A tool for symbolically differentiating tensor expressions, created for my bachelor's thesis at FSU Jena in the summer semester of 2022.
View demo.py
to get an idea of how the tool can be used to differentiate a tensor expression and how the resulting derivative can be checked numerically for correctness.

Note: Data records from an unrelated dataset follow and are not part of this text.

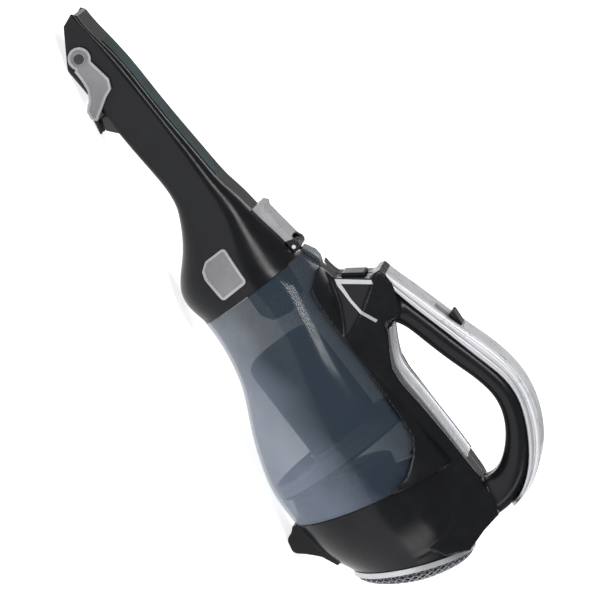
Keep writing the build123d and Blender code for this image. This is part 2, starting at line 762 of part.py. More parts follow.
def brush_yoke():
    """Grey yoke straddling the nozzle tip: a round head and arm each side, joined by a cross bar."""
    head = across(BRUSH_PIVOT, 8.6, 20.6, 20.6 + BRUSH_ARM)
    arm_outline = [(388, 19.5), (371, 26.4), (363.5, 24.8), (359.5, 19), (346, 5), (349, 1.4), (355, 0.7),
                   (362, 5.6), (369, 8), (378, 7), (386, 5)]
    arm = Pos(0, 20.6 + BRUSH_ARM / 2, 0) * extrude(side_face(arm_outline), amount=BRUSH_ARM / 2,
                                                   dir=(0, 1, 0), both=True)
    side = head + arm
    side = side - across(BRUSH_PIVOT, 2.2, 10, 40)
    return side + mirrored(side) + cross_bar()


def brush_pins():
    pin = across(BRUSH_PIVOT, 2.1, 17.2, 24.6) + across(BRUSH_PIVOT, 3.8, 23.4, 24.6)
    return [pin, mirrored(pin)]


def brush_bristles():
    tufts = side_slab([(347.5, 4.6), (349.6, 1.8), (337, 0.6), (335.5, 3.6)], 17.5)
    return largest(tufts - cross_bar())


def brush_pocket():
    """Stepped guard under the nozzle that the bristles stow against."""
    block_outline = [(346, 14), (346, 8.2), (337, 7), (334.6, 10), (329, 18)]
    return side_slab(block_outline, 19) - nozzle_body(-0.05)


def main_parts():
    shell = housing()
    left, right = housing_halves(shell)
    grip = handle()
    write("housing_left", largest(left))
    write("housing_right", largest(right))
    upper = upper_body()
    band = spine_band(grip, upper)
    write("spine_band", band)
    write("spine_cap", spine_cap(grip, upper, band))
    write("opening_trim", opening_trim())
    write("side_trim", side_trim())
    write("bulkhead", bulkhead())
    write("motor_plate", motor_plate())
    write("motor_can", motor_can())
    write("motor_end_bell", motor_end_bell())
    write("motor_magnets", motor_magnets())
    write("motor_bushes", Compound(children=[motor_bush(MOTOR_REAR, MOTOR_REAR + 3, 4.0),
                                             motor_bush(MOTOR_FRONT - 3, MOTOR_FRONT + 1, 4.0)]))
    write("motor_shaft", motor_shaft())
    write("armature", armature())
    write("impeller", impeller())
    write("vent_ring", vent_ring())
    write("vent_grille", vent_grille())
    write("exhaust_foam", exhaust_foam())
    write("battery_cells", Compound(children=battery_cells()))
    write("battery_tabs", Compound(children=battery_tabs()))
    write("battery_tray", battery_tray())
    write("control_board", control_board())
    write("charge_jack", charge_jack())
    write("switch_body", switch_body())
    write("switch_knob", switch_knob())
    write("release_button", release_button())
    write("release_spring", release_spring())
    write("housing_screws", Compound(children=housing_screws()))
    write("dust_bowl", dust_bowl())
    write("hinge_pin", hinge_pin())
    write("filter_frame", filter_frame())
    write("prefilter_screen", prefilter_screen())
    write("pleated_filter", pleated_filter())
    write("filter_gasket", filter_gasket())
    write("nozzle_shell", nozzle_shell())
    write("nozzle_inlay", nozzle_inlay())
    write("hinge_strap", hinge_strap())
    write("nozzle_gasket", nozzle_gasket())
    write("inlet_duct", inlet_duct())
    write("inlet_flap", inlet_flap())
    button = latch_button()
    write("latch_button_left", button)
    write("latch_button_right", mirrored(button))
    spring = latch_spring()
    write("latch_springs", Compound(children=[spring, mirrored(spring)]))
    write("brush_yoke", brush_yoke())
    write("brush_pins", Compound(children=brush_pins()))
    write("brush_bristles", brush_bristles())
    write("brush_pocket", brush_pocket())


if __name__ == "__main__":
    os.makedirs(OUT, exist_ok=True)
    main_parts()
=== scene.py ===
"""Looks of the handheld vacuum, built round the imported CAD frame.

Metres, same frame as the CAD: +X forward to the nozzle tip, +Y to the vacuum's left, +Z up.
"""

import math

import bpy
import bmesh
import numpy as np
from mathutils import Matrix, Vector
from mathutils.kdtree import KDTree


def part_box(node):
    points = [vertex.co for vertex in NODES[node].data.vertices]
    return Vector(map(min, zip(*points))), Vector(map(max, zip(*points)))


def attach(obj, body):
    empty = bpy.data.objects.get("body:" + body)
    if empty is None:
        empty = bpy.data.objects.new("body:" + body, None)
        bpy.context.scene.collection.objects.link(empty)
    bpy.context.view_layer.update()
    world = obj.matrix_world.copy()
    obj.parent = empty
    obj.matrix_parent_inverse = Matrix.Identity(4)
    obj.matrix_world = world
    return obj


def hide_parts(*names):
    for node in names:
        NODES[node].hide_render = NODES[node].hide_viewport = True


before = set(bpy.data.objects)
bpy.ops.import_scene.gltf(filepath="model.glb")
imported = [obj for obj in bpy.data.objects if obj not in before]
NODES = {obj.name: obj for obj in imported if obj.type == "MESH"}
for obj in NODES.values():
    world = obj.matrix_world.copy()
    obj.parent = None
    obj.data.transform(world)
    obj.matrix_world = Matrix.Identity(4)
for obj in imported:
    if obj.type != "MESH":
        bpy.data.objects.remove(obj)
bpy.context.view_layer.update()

MM = 0.001
HEEL_X = -180.0             # side-view places are (distance forward of the heel, height), mm
BOWL_TILT = math.radians(13.0)
HINGE_PIN = (202.5, 97.5)   # side-view place of the nozzle's hinge pin

# ---------------------------------------------------------------- camera and light
AZIMUTH = math.radians(172.0)
ELEVATION = math.radians(12.0)
ROLL = math.radians(66.8)
DISTANCE = 3.0
VIEW_WIDTH = 0.444
SENSOR_WIDTH = 36.0
VIEW_CENTRE = Vector((-0.0177, 0.0, 0.0816))
LIGHT_TARGET = Vector((0.0, 0.0, 0.08))


def make_camera():
    flat = math.cos(ELEVATION)
    back = Vector((math.sin(AZIMUTH) * flat, -math.cos(AZIMUTH) * flat, math.sin(ELEVATION)))
    level = Vector((0, 0, 1)).cross(back).normalized()
    rise = back.cross(level)
    right = level * math.cos(ROLL) + rise * math.sin(ROLL)
    up = rise * math.cos(ROLL) - level * math.sin(ROLL)
    data = bpy.data.cameras.new("camera")
    data.sensor_width = SENSOR_WIDTH
    data.lens = SENSOR_WIDTH * DISTANCE / VIEW_WIDTH
    data.clip_end = 50.0
    camera = bpy.data.objects.new("camera", data)
    bpy.context.scene.collection.objects.link(camera)
    turn = Matrix((right, up, back)).transposed().to_4x4()
    camera.matrix_world = Matrix.Translation(VIEW_CENTRE + back * DISTANCE) @ turn
    bpy.context.scene.camera = camera


def area_light(name, place, size, power):
    data = bpy.data.lights.new(name, "AREA")
    data.shape = "RECTANGLE"
    data.size, data.size_y = size
    data.energy = power
    light = bpy.data.objects.new(name, data)
    bpy.context.scene.collection.objects.link(light)
    light.location = place
    aim = (LIGHT_TARGET - Vector(place)).normalized()
    light.rotation_euler = aim.to_track_quat("-Z", "Y").to_euler()


def make_world():
    world = bpy.data.worlds.new("studio")
    world.use_nodes = True
    back = world.node_tree.nodes["Background"]
    back.inputs["Color"].default_value = (1, 1, 1, 1)
    back.inputs["Strength"].default_value = 0.3
    bpy.context.scene.world = world


make_camera()
make_world()
area_light("key", (0.7, 1.5, 1.7), (1.2, 0.5), 24)
area_light("fill", (-1.6, 1.1, 0.6), (0.4, 1.2), 7)
area_light("back", (0.0, -1.6, 1.5), (1.8, 0.8), 18)
bpy.context.scene.view_settings.view_transform = "Standard"


# ---------------------------------------------------------------- material helpers
class Paint:
    """A node material built round one principled shader."""

    def __init__(self, name):
        self.material = bpy.data.materials.new(name)
        self.material.use_nodes = True
        self.tree = self.material.node_tree
        self.shader = self.tree.nodes["Principled BSDF"]
        self.coords = self.add("ShaderNodeTexCoord").outputs["Object"]

    def add(self, kind, **settings):
        node = self.tree.nodes.new(kind)
        for key, value in settings.items():
            setattr(node, key, value)
        return node

    def link(self, source, target):
        self.tree.links.new(source, target)

    def put(self, **values):
        for key, value in values.items():
            self.shader.inputs[key.replace("_", " ")].default_value = value

    def noise(self, scale, detail, rough=0.55):
        node = self.add("ShaderNodeTexNoise")
        node.inputs["Scale"].default_value = scale
        node.inputs["Detail"].default_value = detail
        node.inputs["Roughness"].default_value = rough
        self.link(self.coords, node.inputs["Vector"])
        return node.outputs["Fac"]

    def ramp(self, fac, low, high, stops=(0.35, 0.65)):
        node = self.add("ShaderNodeValToRGB")
        node.color_ramp.elements[0].position = stops[0]
        node.color_ramp.elements[1].position = stops[1]
        node.color_ramp.elements[0].color = low
        node.color_ramp.elements[1].color = high
        self.link(fac, node.inputs["Fac"])
        return node.outputs["Color"]

    def spread(self, fac, low, high):
        node = self.add("ShaderNodeMapRange")
        node.inputs["From Min"].default_value = 0.3
        node.inputs["From Max"].default_value = 0.7
        node.inputs["To Min"].default_value = low
        node.inputs["To Max"].default_value = high
        self.link(fac, node.inputs["Value"])
        return node.outputs["Result"]

    def bump(self, height, strength, distance):
        node = self.add("ShaderNodeBump")
        node.inputs["Strength"].default_value = strength
        node.inputs["Distance"].default_value = distance
        self.link(height, node.inputs["Height"])
        self.link(node.outputs["Normal"], self.shader.inputs["Normal"])


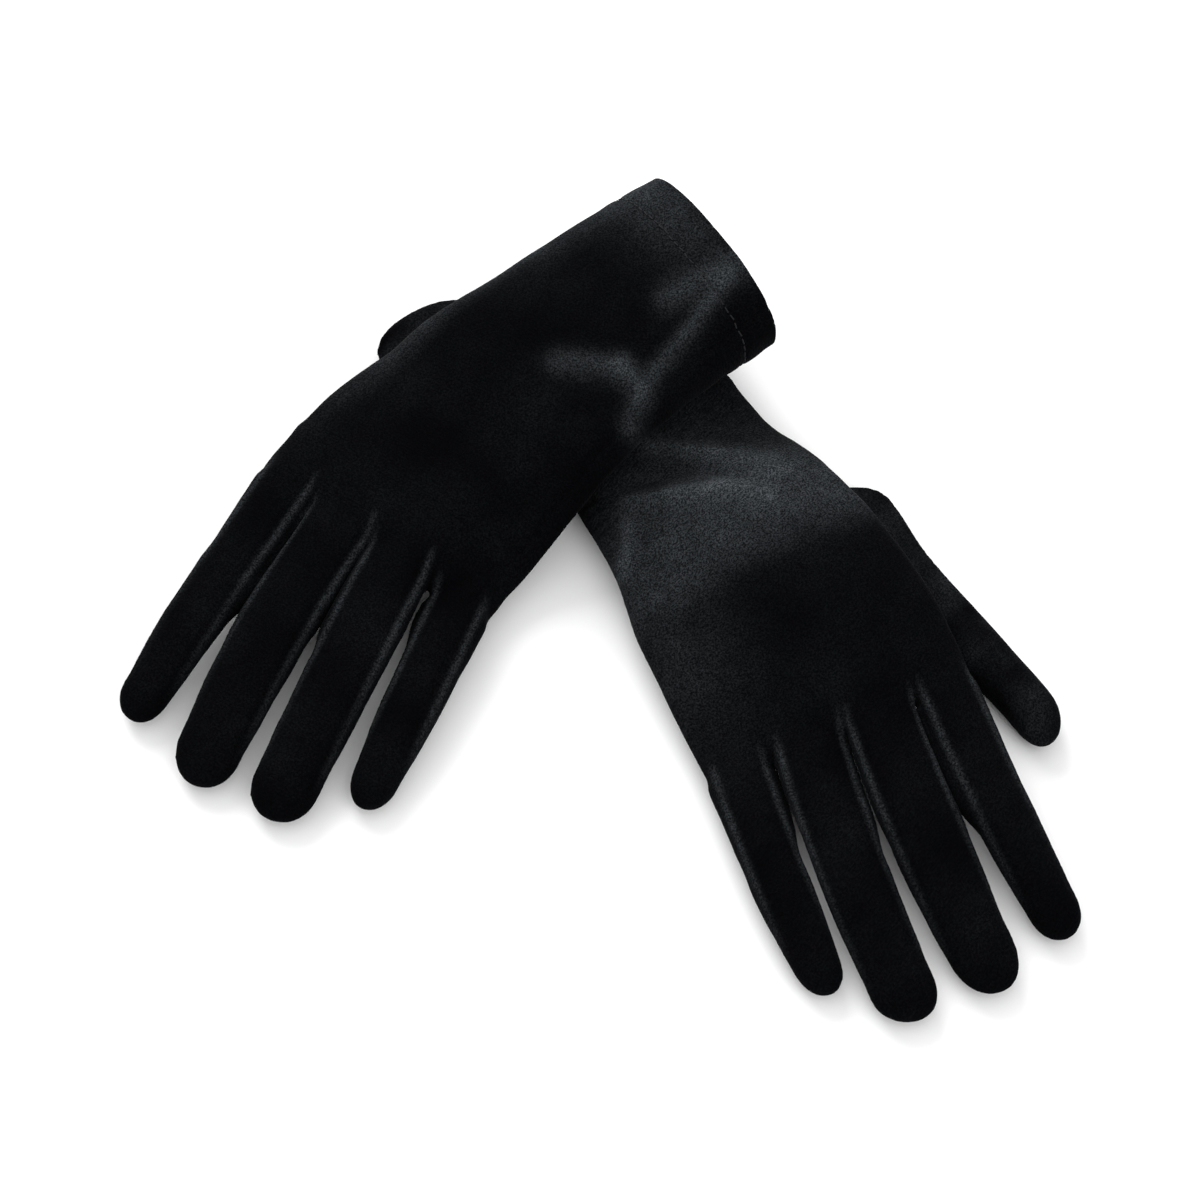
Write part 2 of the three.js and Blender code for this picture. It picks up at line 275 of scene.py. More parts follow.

The tool takes a string consisting of three parts as input:
- the declaration part specifies the tensor variables used in the expression, along with how many axes they each have
- the expression part specifies the tensor expression to be differentiated
- the argument part specifies with respect to which tensor variable the expression is to be differentiated
The concrete language is specified by the following grammar in extended Backus-Naur form:
input = declaration expressionpart argument
declaration = 'declare' (tensordeclaration)*
tensordeclaration = tensorname (digit)*
tensorname = alpha { alpha | digit }
alpha = smallalpha | largealpha
smallalpha = [a-z]
largealpha = [A-Z]
expressionpart = 'expression' expr
expr = term (( '+' | '-' ) term)*
term = factor (( '*(' productindices ')') factor | '/' factor)*
productindices = tensorindices ',' tensorindices '->' tensorindices
tensorindices = (smallalpha)*
factor = {'-'} atom ('^' ('(' expr ')' | atom))*
atom = number | function '(' expr ')' | tensorname | '(' expr ')' | delta
number = ['-'] digit* '.' digit* [( 'e' | 'E' ) ['+' | '-'] (digit)*]
digit = [0-9]
function = 'sin' | 'cos' | 'tan' | 'arcsin' | 'arccos' | 'arctan' | 'tanh' | 'exp'
| 'log' | 'sign' | 'relu' | 'abs' | 'det' | 'inv' | 'adj'
delta = 'delta(' {digit}+ ')'
argument = 'derivative wrt' tensorname